TASK GOAL: Give back the full material, exactly as it reads.

INFORMATION SUPPLIED:

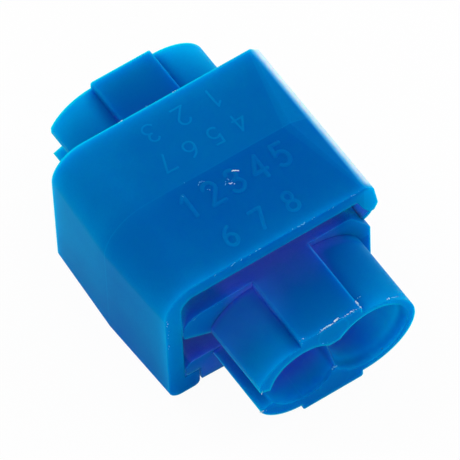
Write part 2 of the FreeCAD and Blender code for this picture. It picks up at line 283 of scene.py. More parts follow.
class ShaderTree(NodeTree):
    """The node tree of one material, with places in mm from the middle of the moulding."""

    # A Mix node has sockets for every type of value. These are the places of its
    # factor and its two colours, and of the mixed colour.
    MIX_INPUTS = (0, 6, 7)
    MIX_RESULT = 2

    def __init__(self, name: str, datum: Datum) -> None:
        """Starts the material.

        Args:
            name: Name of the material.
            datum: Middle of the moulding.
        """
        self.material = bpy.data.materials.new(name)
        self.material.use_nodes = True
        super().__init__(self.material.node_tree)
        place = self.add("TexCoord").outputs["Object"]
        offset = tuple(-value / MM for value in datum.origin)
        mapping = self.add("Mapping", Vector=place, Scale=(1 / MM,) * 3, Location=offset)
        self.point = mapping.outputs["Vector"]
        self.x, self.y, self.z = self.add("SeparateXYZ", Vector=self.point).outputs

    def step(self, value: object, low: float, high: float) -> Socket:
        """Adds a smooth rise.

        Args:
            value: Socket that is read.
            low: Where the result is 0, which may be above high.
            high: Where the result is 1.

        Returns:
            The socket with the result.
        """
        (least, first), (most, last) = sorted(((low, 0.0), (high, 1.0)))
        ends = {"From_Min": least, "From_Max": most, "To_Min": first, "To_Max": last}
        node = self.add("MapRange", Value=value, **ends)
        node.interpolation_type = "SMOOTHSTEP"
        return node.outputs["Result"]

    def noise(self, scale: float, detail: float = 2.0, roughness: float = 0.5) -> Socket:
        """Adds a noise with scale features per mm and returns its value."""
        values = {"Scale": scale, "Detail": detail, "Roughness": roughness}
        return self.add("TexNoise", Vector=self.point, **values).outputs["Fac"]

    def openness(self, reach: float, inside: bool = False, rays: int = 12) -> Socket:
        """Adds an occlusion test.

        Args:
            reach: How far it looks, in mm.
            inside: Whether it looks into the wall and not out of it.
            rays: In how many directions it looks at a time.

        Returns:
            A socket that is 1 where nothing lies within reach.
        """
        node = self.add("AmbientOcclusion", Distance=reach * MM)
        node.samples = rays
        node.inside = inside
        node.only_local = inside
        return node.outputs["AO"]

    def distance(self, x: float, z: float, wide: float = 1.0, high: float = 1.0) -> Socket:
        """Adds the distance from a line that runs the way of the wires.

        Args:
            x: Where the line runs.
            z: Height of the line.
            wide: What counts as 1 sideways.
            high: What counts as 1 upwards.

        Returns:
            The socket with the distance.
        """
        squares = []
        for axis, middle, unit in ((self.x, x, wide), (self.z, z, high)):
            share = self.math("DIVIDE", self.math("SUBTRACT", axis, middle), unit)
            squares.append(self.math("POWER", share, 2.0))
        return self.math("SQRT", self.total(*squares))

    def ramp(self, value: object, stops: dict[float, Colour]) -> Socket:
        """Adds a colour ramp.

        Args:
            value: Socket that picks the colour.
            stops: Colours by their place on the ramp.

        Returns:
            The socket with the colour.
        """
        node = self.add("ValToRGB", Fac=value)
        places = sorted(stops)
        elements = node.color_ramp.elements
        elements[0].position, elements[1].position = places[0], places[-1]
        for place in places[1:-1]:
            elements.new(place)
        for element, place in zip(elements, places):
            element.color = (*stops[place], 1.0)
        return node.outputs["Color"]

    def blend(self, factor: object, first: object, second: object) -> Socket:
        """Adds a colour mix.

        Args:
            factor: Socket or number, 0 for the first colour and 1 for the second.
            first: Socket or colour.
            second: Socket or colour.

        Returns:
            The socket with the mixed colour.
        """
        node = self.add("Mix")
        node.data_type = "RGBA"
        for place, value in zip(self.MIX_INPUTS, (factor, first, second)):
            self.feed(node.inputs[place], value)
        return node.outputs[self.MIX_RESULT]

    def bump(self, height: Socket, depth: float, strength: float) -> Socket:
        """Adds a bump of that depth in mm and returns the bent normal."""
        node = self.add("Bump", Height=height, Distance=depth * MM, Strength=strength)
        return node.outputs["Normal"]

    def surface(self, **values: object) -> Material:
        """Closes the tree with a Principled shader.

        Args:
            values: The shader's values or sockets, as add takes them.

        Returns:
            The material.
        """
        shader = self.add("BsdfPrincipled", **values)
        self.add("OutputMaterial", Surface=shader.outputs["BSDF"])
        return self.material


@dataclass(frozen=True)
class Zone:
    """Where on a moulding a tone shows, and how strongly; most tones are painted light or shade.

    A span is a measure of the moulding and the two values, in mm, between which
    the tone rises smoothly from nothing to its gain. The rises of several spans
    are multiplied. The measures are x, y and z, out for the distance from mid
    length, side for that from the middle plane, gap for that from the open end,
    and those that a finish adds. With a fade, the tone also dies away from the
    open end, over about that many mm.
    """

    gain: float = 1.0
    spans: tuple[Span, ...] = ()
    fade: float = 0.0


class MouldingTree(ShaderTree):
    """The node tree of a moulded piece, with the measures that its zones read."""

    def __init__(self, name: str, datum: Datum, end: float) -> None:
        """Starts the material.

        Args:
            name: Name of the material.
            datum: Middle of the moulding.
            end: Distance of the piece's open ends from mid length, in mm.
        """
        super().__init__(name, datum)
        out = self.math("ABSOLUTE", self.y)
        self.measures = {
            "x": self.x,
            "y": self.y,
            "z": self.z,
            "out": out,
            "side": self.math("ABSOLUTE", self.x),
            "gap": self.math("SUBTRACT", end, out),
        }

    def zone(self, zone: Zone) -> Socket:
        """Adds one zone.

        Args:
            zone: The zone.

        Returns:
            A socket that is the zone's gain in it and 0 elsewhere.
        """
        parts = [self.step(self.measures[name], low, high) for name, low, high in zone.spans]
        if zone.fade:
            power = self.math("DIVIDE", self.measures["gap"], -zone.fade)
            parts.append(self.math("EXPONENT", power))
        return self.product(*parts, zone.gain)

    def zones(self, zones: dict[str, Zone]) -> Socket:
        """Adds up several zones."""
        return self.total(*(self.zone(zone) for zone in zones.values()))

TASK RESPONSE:
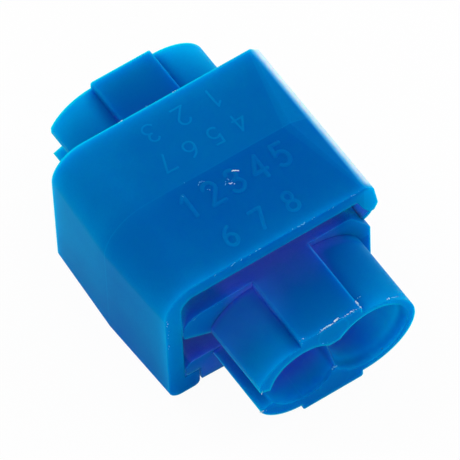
Write part 2 of the FreeCAD and Blender code for this picture. It picks up at line 283 of scene.py. More parts follow.
class ShaderTree(NodeTree):
    """The node tree of one material, with places in mm from the middle of the moulding."""

    # A Mix node has sockets for every type of value. These are the places of its
    # factor and its two colours, and of the mixed colour.
    MIX_INPUTS = (0, 6, 7)
    MIX_RESULT = 2

    def __init__(self, name: str, datum: Datum) -> None:
        """Starts the material.

        Args:
            name: Name of the material.
            datum: Middle of the moulding.
        """
        self.material = bpy.data.materials.new(name)
        self.material.use_nodes = True
        super().__init__(self.material.node_tree)
        place = self.add("TexCoord").outputs["Object"]
        offset = tuple(-value / MM for value in datum.origin)
        mapping = self.add("Mapping", Vector=place, Scale=(1 / MM,) * 3, Location=offset)
        self.point = mapping.outputs["Vector"]
        self.x, self.y, self.z = self.add("SeparateXYZ", Vector=self.point).outputs

    def step(self, value: object, low: float, high: float) -> Socket:
        """Adds a smooth rise.

        Args:
            value: Socket that is read.
            low: Where the result is 0, which may be above high.
            high: Where the result is 1.

        Returns:
            The socket with the result.
        """
        (least, first), (most, last) = sorted(((low, 0.0), (high, 1.0)))
        ends = {"From_Min": least, "From_Max": most, "To_Min": first, "To_Max": last}
        node = self.add("MapRange", Value=value, **ends)
        node.interpolation_type = "SMOOTHSTEP"
        return node.outputs["Result"]

    def noise(self, scale: float, detail: float = 2.0, roughness: float = 0.5) -> Socket:
        """Adds a noise with scale features per mm and returns its value."""
        values = {"Scale": scale, "Detail": detail, "Roughness": roughness}
        return self.add("TexNoise", Vector=self.point, **values).outputs["Fac"]

    def openness(self, reach: float, inside: bool = False, rays: int = 12) -> Socket:
        """Adds an occlusion test.

        Args:
            reach: How far it looks, in mm.
            inside: Whether it looks into the wall and not out of it.
            rays: In how many directions it looks at a time.

        Returns:
            A socket that is 1 where nothing lies within reach.
        """
        node = self.add("AmbientOcclusion", Distance=reach * MM)
        node.samples = rays
        node.inside = inside
        node.only_local = inside
        return node.outputs["AO"]

    def distance(self, x: float, z: float, wide: float = 1.0, high: float = 1.0) -> Socket:
        """Adds the distance from a line that runs the way of the wires.

        Args:
            x: Where the line runs.
            z: Height of the line.
            wide: What counts as 1 sideways.
            high: What counts as 1 upwards.

        Returns:
            The socket with the distance.
        """
        squares = []
        for axis, middle, unit in ((self.x, x, wide), (self.z, z, high)):
            share = self.math("DIVIDE", self.math("SUBTRACT", axis, middle), unit)
            squares.append(self.math("POWER", share, 2.0))
        return self.math("SQRT", self.total(*squares))

    def ramp(self, value: object, stops: dict[float, Colour]) -> Socket:
        """Adds a colour ramp.

        Args:
            value: Socket that picks the colour.
            stops: Colours by their place on the ramp.

        Returns:
            The socket with the colour.
        """
        node = self.add("ValToRGB", Fac=value)
        places = sorted(stops)
        elements = node.color_ramp.elements
        elements[0].position, elements[1].position = places[0], places[-1]
        for place in places[1:-1]:
            elements.new(place)
        for element, place in zip(elements, places):
            element.color = (*stops[place], 1.0)
        return node.outputs["Color"]

    def blend(self, factor: object, first: object, second: object) -> Socket:
        """Adds a colour mix.

        Args:
            factor: Socket or number, 0 for the first colour and 1 for the second.
            first: Socket or colour.
            second: Socket or colour.

        Returns:
            The socket with the mixed colour.
        """
        node = self.add("Mix")
        node.data_type = "RGBA"
        for place, value in zip(self.MIX_INPUTS, (factor, first, second)):
            self.feed(node.inputs[place], value)
        return node.outputs[self.MIX_RESULT]

    def bump(self, height: Socket, depth: float, strength: float) -> Socket:
        """Adds a bump of that depth in mm and returns the bent normal."""
        node = self.add("Bump", Height=height, Distance=depth * MM, Strength=strength)
        return node.outputs["Normal"]

    def surface(self, **values: object) -> Material:
        """Closes the tree with a Principled shader.

        Args:
            values: The shader's values or sockets, as add takes them.

        Returns:
            The material.
        """
        shader = self.add("BsdfPrincipled", **values)
        self.add("OutputMaterial", Surface=shader.outputs["BSDF"])
        return self.material


@dataclass(frozen=True)
class Zone:
    """Where on a moulding a tone shows, and how strongly; most tones are painted light or shade.

    A span is a measure of the moulding and the two values, in mm, between which
    the tone rises smoothly from nothing to its gain. The rises of several spans
    are multiplied. The measures are x, y and z, out for the distance from mid
    length, side for that from the middle plane, gap for that from the open end,
    and those that a finish adds. With a fade, the tone also dies away from the
    open end, over about that many mm.
    """

    gain: float = 1.0
    spans: tuple[Span, ...] = ()
    fade: float = 0.0


class MouldingTree(ShaderTree):
    """The node tree of a moulded piece, with the measures that its zones read."""

    def __init__(self, name: str, datum: Datum, end: float) -> None:
        """Starts the material.

        Args:
            name: Name of the material.
            datum: Middle of the moulding.
            end: Distance of the piece's open ends from mid length, in mm.
        """
        super().__init__(name, datum)
        out = self.math("ABSOLUTE", self.y)
        self.measures = {
            "x": self.x,
            "y": self.y,
            "z": self.z,
            "out": out,
            "side": self.math("ABSOLUTE", self.x),
            "gap": self.math("SUBTRACT", end, out),
        }

    def zone(self, zone: Zone) -> Socket:
        """Adds one zone.

        Args:
            zone: The zone.

        Returns:
            A socket that is the zone's gain in it and 0 elsewhere.
        """
        parts = [self.step(self.measures[name], low, high) for name, low, high in zone.spans]
        if zone.fade:
            power = self.math("DIVIDE", self.measures["gap"], -zone.fade)
            parts.append(self.math("EXPONENT", power))
        return self.product(*parts, zone.gain)

    def zones(self, zones: dict[str, Zone]) -> Socket:
        """Adds up several zones."""
        return self.total(*(self.zone(zone) for zone in zones.values()))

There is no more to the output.